I talk a lot about everything home-buying on here, so it’s high time we say a bit about renting. Specifically: I want to cover renters’ rights — the rights you have as a tenant — and how to exercise them.
When you own a home, your legal rights are evident in a lot of ways (such as all the disclosures required to complete a transaction). As a renter, that’s not always the case. Some landlords provide detailed leases that (may) cover some of these rights but, more often than not, leases simply protect the landlord. Other landlords may not require leases at all. But every renter has rights. (In fact, your legal rights as a renter begin before you even give your completed application to the prospective landlord.)
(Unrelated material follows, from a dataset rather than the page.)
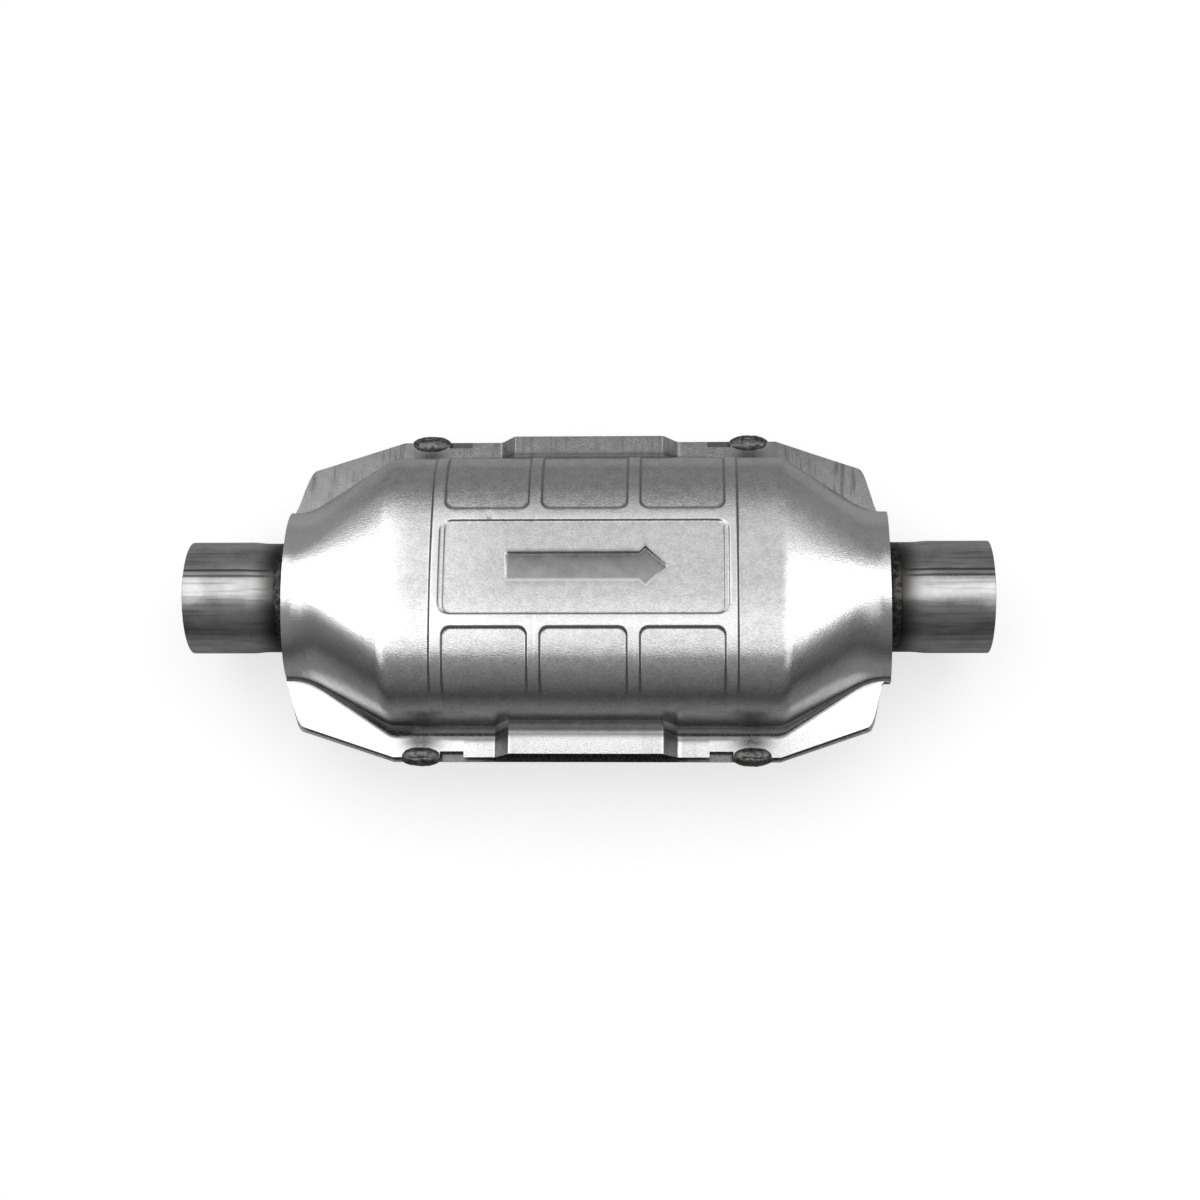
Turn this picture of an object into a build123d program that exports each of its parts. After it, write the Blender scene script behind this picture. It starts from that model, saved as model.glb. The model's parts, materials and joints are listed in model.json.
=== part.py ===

These tenants’ rights vary from state to state but, regardless of where you live, if you rent or plan to rent an apartment, you can protect your safety, health, and finances by understanding legal and illegal rental practices.
Your rights as a tenant
The Fair Housing Act, first passed in 1968 and amended since, prohibits discrimination based on race, color, origin, religion, sex, familial status, or disability. The Fair Housing Act applies to both renting and selling real estate. Therefore, you cannot be turned down for tenancy based on any of the protected classes mentioned. In some states, such as Massachusetts, this protection also applies to people who use federal or state subsidies to pay all or a portion of their rent. (To see these laws in action, just look at this case in which courts ruled against several landlords posting discriminatory advertising on Craigslist.)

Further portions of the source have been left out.